The meeting room, with about 100 people, erupted in applause and cheers.
Ms. Luchuck met Eduardo Vielma when she first moved the Pittsburgh about four years ago and found a job waiting tables at Bahama Breeze in Robinson. Mr. Vielma was a dishwasher there.
She had studied some Spanish in school, and they soon started dating. During one of their early dates, he made a confession to her: "You know I'm a 'wetback,' right?"
He told her how he had crossed illegally into the U.S. in search of a better life. He stayed briefly with family in Los Angeles and then came to Pittsburgh after a relative told him it was a good place.
Ms. Luchuck still wanted to pursue the relationship.
"I wasn't happy how he got here," she said, "but I was really glad he was here."
The day of Mr. Vielma's detention, Ms. Luchuck was planning to pick up her future brother-in-law, Alberto Vielma, and take him to get his tuxedo for the wedding. She said Alberto Vielma hadn't been trying to steal anything from Kohl's; he was carrying around a pair of shoes that had been on display, looking for a store employee who could give him a box.
According to a police report, a Kohl's employee accused Alberto Vielma of taking the shoes, three pairs of shorts and four t-shirts.
The shoplifting charges were later dropped against Alberto Vielma, who is being held at a detention center in Texas. This month, an immigration judge in York said Eduardo Vielma could be released on a $5,000 bond and gave him 90 days to leave the U.S. on his own.
He was freed from a York prison on Thursday night, Ms. Luchuck said. They plan to marry before his deportation deadline, Dec. 2.

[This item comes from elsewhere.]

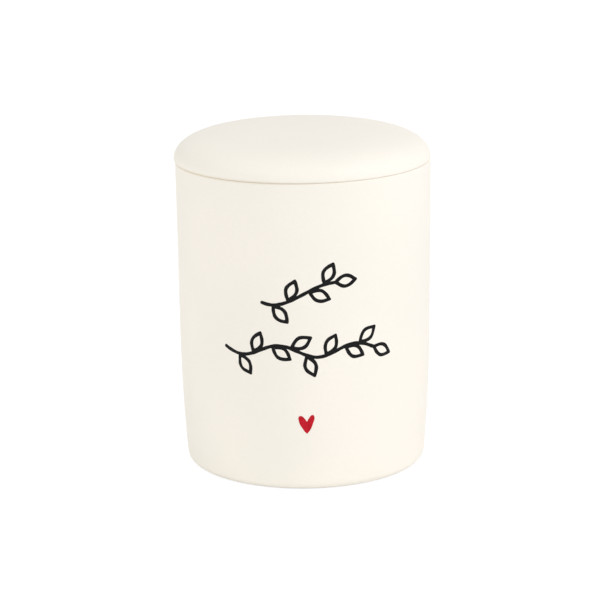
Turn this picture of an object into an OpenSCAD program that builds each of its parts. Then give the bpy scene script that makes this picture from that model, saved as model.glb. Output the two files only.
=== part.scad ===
// Cotton pad holder: a round glazed ceramic jar with a domed lid that lifts off.
// The lid's flange carries a silicone sealing ring, and the jar's front has a fired print.
// Millimetres, Z up. The origin is the centre of the foot, and the print faces -Y.

/* [Jar] */
// Outer diameter at the rim
jar_d = 90; // [80:1:120]
// Height from the table to the rim
jar_h = 109; // [95:1:160]
// Thickness of the wall
wall_t = 4; // [3:0.25:6]
// Thickness of the floor above the table
floor_t = 5.5; // [4.5:0.25:9]
// Fall of the outer radius from the rim to the base, from the straight draft
draft = 0.8; // [0:0.1:2]
// Further fall of the outer radius, where the wall draws in above the base
draw_in = 1.8; // [0:0.1:4]
// Height over which the wall draws in
draw_h = 44; // [20:1:60]
// Radius of the outer corner at the base
base_corner_r = 3; // [2:0.25:6]
// Radius of the inner corner at the floor
floor_corner_r = 9; // [4:0.5:14]
// Radius of the rim's outer and inner edges
rim_edge_r = 0.4; // [0.3:0.1:1.2]
// Depth of the straight mouth that takes the lid's flange
mouth_h = 18; // [14:1:24]

/* [Foot] */
// Width of the unglazed ring that the jar stands on
foot_w = 4; // [2:0.25:8]
// Depth of the recess inside the foot ring
foot_depth = 1.2; // [0.5:0.1:2]

/* [Lid] */
// How far the lid's edge stands outside the jar's rim
lid_overhang = 0.2; // [0:0.1:2]
// Height of the lid's top above the rim
lid_h = 10.4; // [8:0.2:20]
// Thickness of the lid in the middle
lid_t = 4.5; // [3:0.25:6]
// Height of the lid's widest line above the rim
lid_edge_h = 0.7; // [0.5:0.1:2]
// How flat the dome is in the middle, from round to flat
dome_flatness = 5; // [2:0.1:7]
// How full the dome's shoulder is
dome_fullness = 2; // [1.6:0.1:3]
// How far the flange reaches into the jar
flange_h = 12; // [9:0.5:13]
// Thickness of the flange
flange_t = 4; // [3:0.25:5]
// Gap between the flange and the mouth, which the ring's lips close
flange_gap = 1.6; // [1.2:0.1:2.5]

/* [Seal] */
// Height of the sealing ring
seal_h = 5; // [4:0.25:6]
// Depth of the groove that holds the ring
groove_d = 1.2; // [0.8:0.1:1.6]
// Distance from the lid's seat down to the groove
groove_drop = 2.8; // [2:0.2:3]
// Thickness of each of the ring's lips
lip_t = 0.8; // [0.5:0.1:1]
// How far each lip bends down towards its edge
lip_droop = 0.5; // [0:0.1:0.7]
// Clearance of the ring in its groove
seal_play = 0.05; // [0.02:0.01:0.1]
// Clearance of the lips in the mouth
lip_clear = 0.1; // [0.05:0.01:0.2]

/* [Print] */
// Width of the print's drawn lines
line_w = 1.25; // [0.8:0.05:1.5]
// Thickness of the fired print
print_t = 0.25; // [0.15:0.05:0.4]
// Length of the sprigs' leaves
leaf_l = 8.5; // [7:0.5:10]
// Width of the sprigs' leaves
leaf_w = 5; // [4:0.25:5.5]
// Angle at which the leaves leave their stems
leaf_spread = 48; // [30:1:70]
// Height of the upper sprig's middle above the table
upper_z = 71; // [66:1:80]
// Distance of the sprigs' stems to the right of the jar's middle
sprig_x = -2.5; // [-4:0.5:2]
// Width of the upper sprig's stem
upper_w = 25; // [20:1:34]
// Rise of the upper sprig's stem from its foot to its tip
upper_rise = 7; // [0:0.5:12]
// Number of leaves along the upper sprig's sides
upper_leaves = 4; // [2:1:5]
// Height of the lower sprig's middle above the table
lower_z = 50.5; // [44:1:54]
// Width of the lower sprig's stem
lower_w = 54; // [40:1:60]
// Height of the lower sprig's waves, from trough to crest
lower_wave = 4; // [0:0.5:6]
// Number of leaves along the lower sprig's sides
lower_leaves = 8; // [4:1:10]
// Height of the heart's tip above the table
heart_z = 20.9; // [16:0.1:26]
// Distance of the heart to the right of the jar's middle
heart_x = 0.3; // [-2:0.1:2]
// Width of the heart
heart_w = 5.8; // [4:0.2:8]
// Height of the heart
heart_h = 7; // [5:0.2:9]

/* [Hidden] */
$fn = 96;
wall_steps = 6;
corner_steps = 8;
edge_steps = 4;
dome_steps = 36;
curve_steps = 14;
wave_steps = 20;
lower_waves = 2;
leaf_steps = 9;

rim_r = jar_d / 2;
bore_r = rim_r - wall_t;
corner_a = atan(2 * draw_in * (draw_h - base_corner_r) / pow(draw_h, 2) + draft / jar_h);
corner_z = base_corner_r * (1 - sin(corner_a));
foot_r = wall_r(corner_z) - base_corner_r * cos(corner_a);
recess_r = foot_r - foot_w;
lid_r = rim_r + lid_overhang;
flange_r = bore_r - flange_gap;
flange_in_r = flange_r - flange_t;
groove_r = flange_r - groove_d;
groove_h = seal_h + 2 * seal_play;
ceiling_h = lid_h - lid_t;

glaze = [0.95, 0.93, 0.88];
silicone = [0.88, 0.88, 0.86];
ink = [0.08, 0.08, 0.09];
red = [0.75, 0.08, 0.14];

// Points of an arc about c, from angle a to angle b.
function arc(c, r, a, b, steps) =
    [for (i = [0:steps]) let (t = a + (b - a) * i / steps) c + r * [cos(t), sin(t)]];

function reversed(list) = [for (i = [len(list) - 1:-1:0]) list[i]];

// Outer radius of the jar's wall at height z.
function wall_r(z) =
    let (low = max(0, draw_h - z) / draw_h)
    rim_r - draft * (jar_h - z) / jar_h - draw_in * low * low;

// The wall's outside from the foot up to the rim, moved out by g.
function outer_wall(g) = [for (p = concat(
    arc([foot_r, base_corner_r], base_corner_r, -90, -corner_a, corner_steps),
    [for (i = [1:wall_steps])
        let (z = corner_z + (draw_h - corner_z) * i / wall_steps) [wall_r(z), z]],
    arc([rim_r - rim_edge_r, jar_h - rim_edge_r], rim_edge_r, 0, 90, edge_steps)
)) p + [g, 0]];

// The wall's inside from the rim down to the floor.
function inner_wall() =
    let (low_z = floor_t + floor_corner_r, low_r = wall_r(low_z) - wall_t)
    concat(
        arc([bore_r + rim_edge_r, jar_h - rim_edge_r], rim_edge_r, 90, 180, edge_steps),
        [[bore_r, jar_h - mouth_h]],
        arc([low_r - floor_corner_r, low_z], floor_corner_r, 0, -90, corner_steps)
    );

// A dome of radius r and rise h above height z, from its edge to its middle.
function dome(r, h, z) = [for (i = [0:dome_steps]) let (t = 90 * i / dome_steps) [
    i == dome_steps ? 0 : r * pow(cos(t), 2 / dome_flatness),
    z + h * pow(sin(t), 2 / dome_fullness)
]];

// The flange and its groove, from the foot of its inner wall round to the lid's seat.
function flange() =
    let (r = flange_t / 4, z = r - flange_h, low_z = -groove_drop - groove_h)
    concat(
        arc([flange_in_r + r, z], r, 180, 270, edge_steps),
        arc([flange_r - r, z], r, 270, 360, edge_steps),
        [[flange_r, low_z], [groove_r, low_z], [groove_r, -groove_drop], [flange_r, -groove_drop]],
        [[flange_r, 0]]
    );

module jar() {
    color(glaze)
    rotate_extrude()
    polygon(concat(
        [[0, foot_depth], [recess_r - foot_depth / 2, foot_depth], [recess_r + foot_depth / 2, 0]],
        outer_wall(0),
        inner_wall(),
        [[0, floor_t]]
    ));
}

module lid() {
    color(glaze)
    translate([0, 0, jar_h])
    rotate_extrude()
    polygon(concat(
        arc([lid_r - lid_edge_h, lid_edge_h], lid_edge_h, -90, -90 / edge_steps, edge_steps - 1),
        dome(lid_r, lid_h - lid_edge_h, lid_edge_h),
        reversed(dome(flange_in_r, ceiling_h, 0)),
        flange()
    ));
}

module seal_ring() {
    in_r = groove_r + seal_play;
    band_r = flange_r + lip_t / 2;
    lip_r = bore_r - lip_clear;
    pitch = (seal_h - lip_t) / 2;
    color(silicone)
    translate([0, 0, jar_h - groove_drop - seal_play - seal_h])
    rotate_extrude()
    polygon(concat(
        [[in_r, 0], [band_r, 0]],
        [for (z = [pitch, 2 * pitch]) each [
            [band_r, z], [lip_r, z - lip_droop], [lip_r, z - lip_droop + lip_t / 2], [band_r, z + lip_t]
        ]],
        [[in_r, seal_h]]
    ));
}

// Lays a flat drawing, whose x runs along the wall, round the jar's front.
function wrapped(points) =
    [for (p = points) [wall_r(p.y) * sin(p.x / rim_r * 180 / PI), p.y]];

// Turns points by angle a and moves them to p.
function placed(points, p, a) =
    [for (q = points) p + [q.x * cos(a) - q.y * sin(a), q.x * sin(a) + q.y * cos(a)]];

function bezier(c, t) =
    let (u = 1 - t)
    u * u * u * c[0] + 3 * u * u * t * c[1] + 3 * u * t * t * c[2] + t * t * t * c[3];

function curve(c) = [for (i = [0:curve_steps]) bezier(c, i / curve_steps)];

function heading(v) = atan2(v.y, v.x);

// Heading of a path at its point i.
function path_heading(path, i) =
    heading(path[min(i + 1, len(path) - 1)] - path[max(i - 1, 0)]);

// Outline of a drawn line with round ends.
function pen_line(path) =
    let (r = line_w / 2, n = len(path) - 1, a = path_heading(path, 0), b = path_heading(path, n))
    concat(
        [for (i = [1:n - 1]) let (t = path_heading(path, i) - 90) path[i] + r * [cos(t), sin(t)]],
        arc(path[n], r, b - 90, b + 90, edge_steps),
        [for (i = [n - 1:-1:1]) let (t = path_heading(path, i) + 90) path[i] + r * [cos(t), sin(t)]],
        arc(path[0], r, a + 90, a + 270, edge_steps)
    );

// Outline of a leaf that points along x, from x = start to x = end.
function leaf_outline(start, end, w) =
    let (side = [for (i = [0:leaf_steps])
        [start + (end - start) * i / leaf_steps, w / 2 * sin(180 * i / leaf_steps)]])
    concat(side, [for (i = [leaf_steps - 1:-1:1]) [side[i].x, -side[i].y]]);

// A leaf drawn as a closed line, from point p at angle a.
module leaf(p, a) {
    tip_l = line_w / sin(atan(PI / 2 * leaf_w / leaf_l));
    difference() {
        polygon(wrapped(placed(leaf_outline(0, leaf_l, leaf_w), p, a)));
        polygon(wrapped(placed(leaf_outline(tip_l, leaf_l - tip_l, leaf_w - 2 * line_w), p, a)));
    }
}

// A stem with count leaves on its two sides in turn, and one at its tip.
module sprig(path, count) {
    last = len(path) - 1;
    polygon(wrapped(pen_line(path)));
    leaf(path[last], path_heading(path, last));
    for (k = [1:count]) {
        i = round(last * (k - 0.25) / (count + 0.5));
        leaf(path[i], path_heading(path, i) + (k % 2 == 0 ? leaf_spread : -leaf_spread));
    }
}

// The layer that a flat drawing fills on the jar's wall, facing -Y.
module fired() {
    intersection() {
        rotate_extrude()
        polygon(concat(outer_wall(print_t), reversed(outer_wall(0))));
        rotate([90, 0, 0])
        linear_extrude(height = rim_r + print_t)
        children();
    }
}

module upper_sprig() {
    stem = curve([
        [-upper_w / 2, -upper_rise / 2], [-upper_w / 6, -upper_rise],
        [upper_w / 6, upper_rise / 2], [upper_w / 2, upper_rise / 2]
    ]);
    color(ink)
    fired()
    sprig(placed(stem, [sprig_x, upper_z], 0), upper_leaves);
}

module lower_sprig() {
    steps = wave_steps * lower_waves;
    color(ink)
    fired()
    sprig([for (i = [0:steps]) [
        sprig_x + lower_w * (i / steps - 0.5),
        lower_z - lower_wave / 2 * sin(360 * i / wave_steps)
    ]], lower_leaves);
}

// One side of the heart, from the notch over the lobe to the tip, with w as its width.
function heart_side(w, h) = concat(
    curve([[0, 0.62 * heart_h], [0.2 * w, 0.85 * h], [0.45 * w, h], [0.72 * w, h]]),
    curve([[0.72 * w, h], [1.25 * w, h], [0.95 * w, 0.45 * h], [0, 0]])
);

// A heart drawn by hand: its left lobe is the wider and lower one.
module heart() {
    left = heart_side(-0.54 * heart_w, 0.94 * heart_h);
    right = heart_side(0.46 * heart_w, heart_h);
    color(red)
    fired()
    polygon(wrapped(placed(concat(left, reversed(right)), [heart_x, heart_z], 0)));
}

jar();
lid();
seal_ring();
upper_sprig();
lower_sprig();
heart();
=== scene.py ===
"""The cotton pad holder's looks: its turned pieces in full detail, their glaze and the fired print."""

import math

import bpy
import numpy as np
from mathutils import Matrix, Vector


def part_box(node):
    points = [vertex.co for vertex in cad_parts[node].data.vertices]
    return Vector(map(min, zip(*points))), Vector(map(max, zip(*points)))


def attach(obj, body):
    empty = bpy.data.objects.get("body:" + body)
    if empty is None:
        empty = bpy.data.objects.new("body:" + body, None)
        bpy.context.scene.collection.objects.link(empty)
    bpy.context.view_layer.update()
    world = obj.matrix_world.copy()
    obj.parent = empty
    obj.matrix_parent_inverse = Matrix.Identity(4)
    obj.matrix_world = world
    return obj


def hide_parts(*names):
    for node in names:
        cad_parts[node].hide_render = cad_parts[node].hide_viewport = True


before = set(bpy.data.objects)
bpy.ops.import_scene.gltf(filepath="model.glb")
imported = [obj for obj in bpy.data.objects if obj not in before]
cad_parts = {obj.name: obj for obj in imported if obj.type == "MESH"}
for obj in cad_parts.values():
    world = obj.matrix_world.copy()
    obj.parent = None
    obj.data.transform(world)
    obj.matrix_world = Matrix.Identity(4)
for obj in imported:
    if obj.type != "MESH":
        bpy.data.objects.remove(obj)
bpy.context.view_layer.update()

# One millimetre in the scene's metres
MM = 0.001

# Sizes that the frame gives
JAR_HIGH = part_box("jar")[1]
LID_LOW, LID_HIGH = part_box("lid")
SEAL_LOW, SEAL_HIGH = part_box("seal_ring")
RIM_R = JAR_HIGH.x
RIM_H = JAR_HIGH.z
LID_R = LID_HIGH.x
LID_RISE = LID_HIGH.z - RIM_H
FLANGE_BOTTOM = LID_LOW.z
LIP_R = SEAL_HIGH.x
SEAL_BOTTOM = SEAL_LOW.z
SEAL_TOP = SEAL_HIGH.z

# The jar's own sizes
WALL_T = 4 * MM
FLOOR_T = 5.5 * MM
DRAFT = 0.8 * MM
DRAW_IN = 1.8 * MM
DRAW_H = 44 * MM
BASE_CORNER_R = 3 * MM
FLOOR_CORNER_R = 9 * MM
RIM_EDGE_R = 0.4 * MM
MOUTH_H = 18 * MM
FOOT_W = 4 * MM
FOOT_DEPTH = 1.2 * MM
FOOT_EDGE_R = 0.5 * MM
BORE_R = RIM_R - WALL_T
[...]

Her lawyer said Mr. Vielma may have to wait about two years before he can return to the U.S. legally. He officially faces a 10-year ban on entry, but he and Ms. Luchuck may be able to bypass that if they claim the separation causes family hardship.
Ms. Luchuck said she never doubts her choice to be with Mr. Vielma. And, if they can't figure out a way for him to return to the U.S., she's willing to leave her own country behind.
"I would go to the end of the Earth for him," she said. "If it means having to move to Mexico or Spain or Canada, or anywhere, that's what I'm going to do."